Два года спустя, на нашем школьном последнем звонке, мы подарили ему могучее сооружение на эту тему.

К деревянному постаменту была прибита затейливо скрученная колышущаяся металлическая лента. Это была гармония, внутри которой на цепочке трепыхался идеал в виде куска прозрачного темно-красного плекса. Позднее подобные штуковины искусствоведы назовут мобилями. Теперь они колышутся во всех уважающих себя музеях современного искусства.

Сохранилась фотография момента вручения. Мы стоим на сцене с Наташей, Яном и этим мобилем.

Там, на сцене, и все наши учителя — молодые, хохочущие, счастливые, живые…

Класс

Вторая школа (типовая послевоенная постройка на задворках универмага «Москва») была элитой школьной Москвы. Но наш класс не был элитой Второй школы.
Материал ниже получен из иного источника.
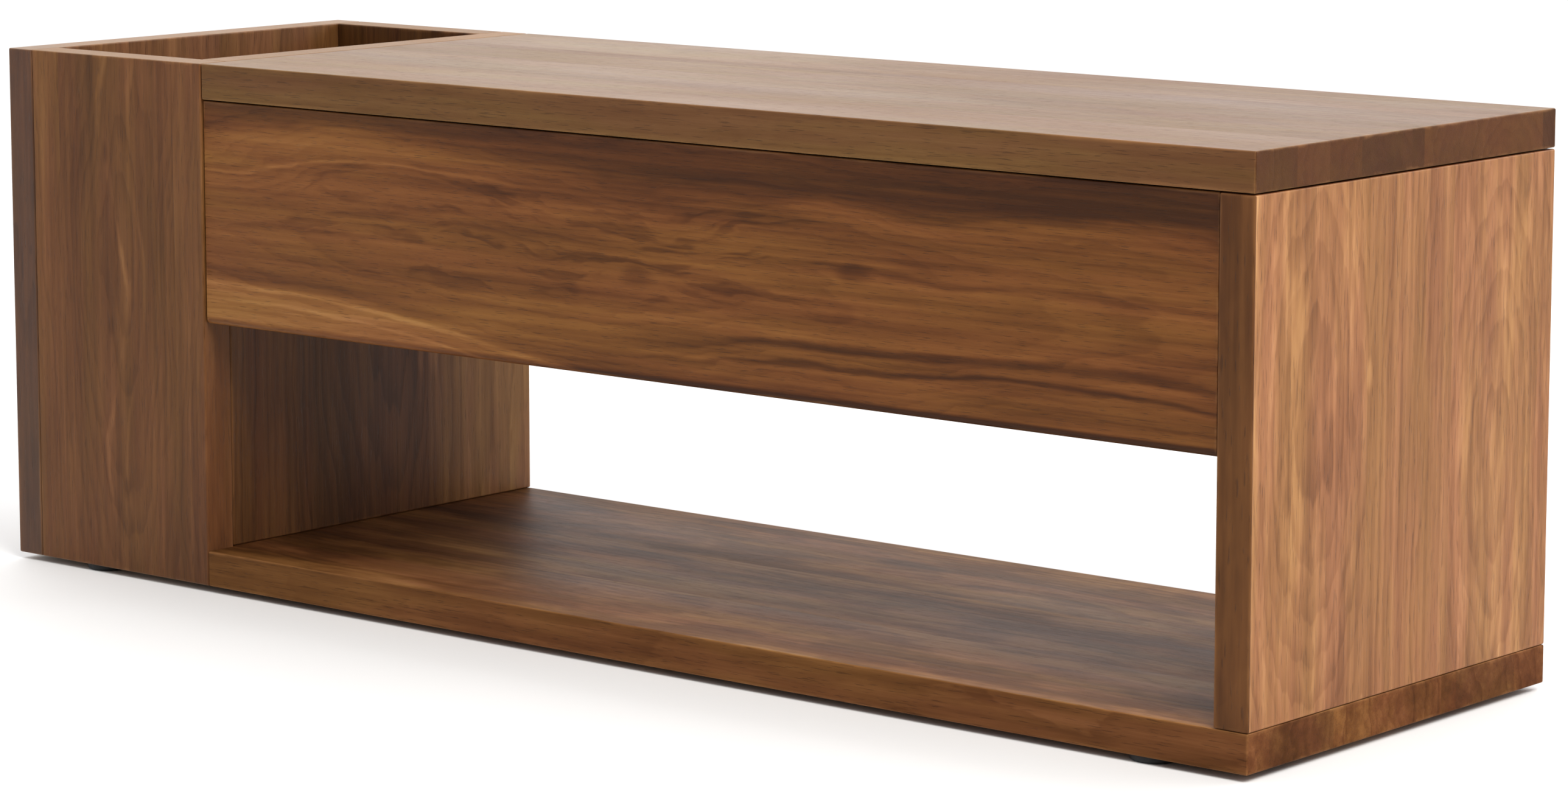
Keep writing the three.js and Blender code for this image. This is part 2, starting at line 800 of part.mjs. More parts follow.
for (const lifter of lifters) {
  const inward = lifterAxis(lifter);
  const outward = inward.clone().negate();
  addPiece(`${lifter.name}_base_bracket`, baseBracket(lifter), blackSteel());
  addPiece(`${lifter.name}_lid_bracket`, lidBracket(lifter), blackSteel());

  const arms = { front_arm: [baseFront, lidFront], rear_arm: [baseRear, lidRear] };
  for (const [arm, pivots] of Object.entries(arms)) {
    const solid = plate(
      armOutline(pivots[0], pivots[1]),
      pivotHoles(pivots),
      inwardFrom(lifter, ARM_FROM),
      inwardFrom(lifter, ARM_TO),
    );
    addPiece(`${lifter.name}_${arm}`, solid, blackSteel());
  }

  addPiece(`${lifter.name}_base_pin_front`, basePin(lifter, baseFront, false), steel());
  addPiece(`${lifter.name}_base_pin_rear`, basePin(lifter, baseRear, true), steel());
  addPiece(`${lifter.name}_lid_pin_front`, lidPin(lifter, lidFront), steel());
  addPiece(`${lifter.name}_lid_pin_rear`, lidPin(lifter, lidRear), steel());
  addPiece(`${lifter.name}_lift_spring`, torsionSpring(lifter), springSteel());

  const bushProfile = [
    [STOP_POST_RADIUS + HOLE_CLEARANCE, PLATE_TO + SEAM],
    [STOP_BUSH_RADIUS, PLATE_TO + SEAM],
    [STOP_BUSH_RADIUS, ARM_TO + 1],
    [STOP_POST_RADIUS + HOLE_CLEARANCE, ARM_TO + 1],
    [STOP_POST_RADIUS + HOLE_CLEARANCE, PLATE_TO + SEAM],
  ];
  addPiece(
    `${lifter.name}_stop_bush`,
    turned(bushProfile, wallPoint(lifter, stopPost), inward),
    rubber(),
  );

  wallScrews.forEach((spot, i) => {
    const solid = screw(wallScrewHead(lifter, spot), outward);
    addPiece(`${lifter.name}_base_screw_${i + 1}`, solid, steel());
  });
  lidScrewYs.forEach((y, i) => {
    addPiece(`${lifter.name}_lid_screw_${i + 1}`, screw(lidScrewHead(lifter, y), UP), steel());
  });
}

export default table;
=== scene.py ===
"""Lift top coffee table in walnut: the looks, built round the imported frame."""

import json
import math

import bmesh
import bpy
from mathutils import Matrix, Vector

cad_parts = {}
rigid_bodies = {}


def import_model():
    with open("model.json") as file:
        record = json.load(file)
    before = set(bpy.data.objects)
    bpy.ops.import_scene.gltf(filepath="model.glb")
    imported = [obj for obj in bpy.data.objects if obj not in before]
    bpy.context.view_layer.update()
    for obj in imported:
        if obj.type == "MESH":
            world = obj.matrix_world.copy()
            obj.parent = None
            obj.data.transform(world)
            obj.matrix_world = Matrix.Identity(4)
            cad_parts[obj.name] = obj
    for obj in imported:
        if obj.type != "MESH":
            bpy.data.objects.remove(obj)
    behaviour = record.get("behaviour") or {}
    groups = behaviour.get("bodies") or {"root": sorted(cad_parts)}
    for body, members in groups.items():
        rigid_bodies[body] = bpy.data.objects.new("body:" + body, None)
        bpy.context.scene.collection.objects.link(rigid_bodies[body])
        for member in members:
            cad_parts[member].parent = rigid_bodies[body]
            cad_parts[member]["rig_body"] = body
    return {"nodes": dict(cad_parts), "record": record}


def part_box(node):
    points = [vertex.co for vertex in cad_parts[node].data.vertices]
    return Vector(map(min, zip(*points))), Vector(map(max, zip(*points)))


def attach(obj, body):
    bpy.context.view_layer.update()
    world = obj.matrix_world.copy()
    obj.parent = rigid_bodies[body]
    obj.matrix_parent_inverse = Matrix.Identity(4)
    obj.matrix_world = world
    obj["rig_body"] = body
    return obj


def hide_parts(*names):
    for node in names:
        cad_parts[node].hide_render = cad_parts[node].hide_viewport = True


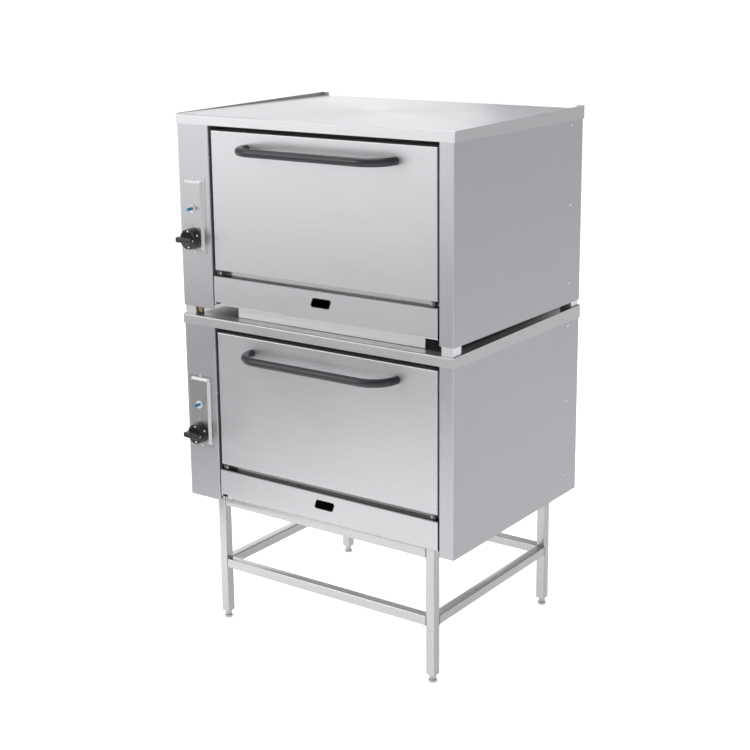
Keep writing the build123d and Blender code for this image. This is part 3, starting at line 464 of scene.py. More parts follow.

Элиту не обозначают сомнительной литерой Ж.

Мы пришли из своих школ отличниками, звездами, а здесь выглядели так себе, первые месяцы многие опасались попросту вылететь из школы. Причем не вследствие какого-нибудь там буйства молодецкого, а тихо и бесславно — не сдав очередной зачет.

Тон молодецкого буйства задавали другие — десятые, выпускные. Они были постарше, поярче нас, больше нашего пили-гуляли, чаще побеждали на олимпиадах, играли главные роли в школьном театре, в столовой, в спортзале. А в довершение всего летом чуть не поголовно поступили в МГУ.

В нашей параллели самыми умными справедливо считались бэшники, они были старожилами, даже застали легендарных Гельфанда, Дынкина, Якобсона. И тем не менее для меня центром школы, града, мира стал мой не самый казистый класс «Ж». Хотя проучились мы вместе всего-то два года.

Да и годы, выпавшие на наше второшкольное отрочество, оказались не ахти. Мы пришли в школу в том самом 68-м, когда советскими танками в кровь раздавили Пражскую весну, а с ней и все надежды наших учителей-шестидесятников, рыцарей недолгой оттепели.

В стране началась тоскливая и бездарная реакция, гонения на «инакомыслящих» (гэбэшное словцо). И происходило это не где-то там, а тут же, рядом. ИнакомыслящийЯкобсон, преподававший историю, а затем литературу, был вынужден уйти из школы, следом за ним — и собравшийся на одноименную историческую родину математик Израиль Ефимович Сивашинский. Но это никого и ничего не спасло.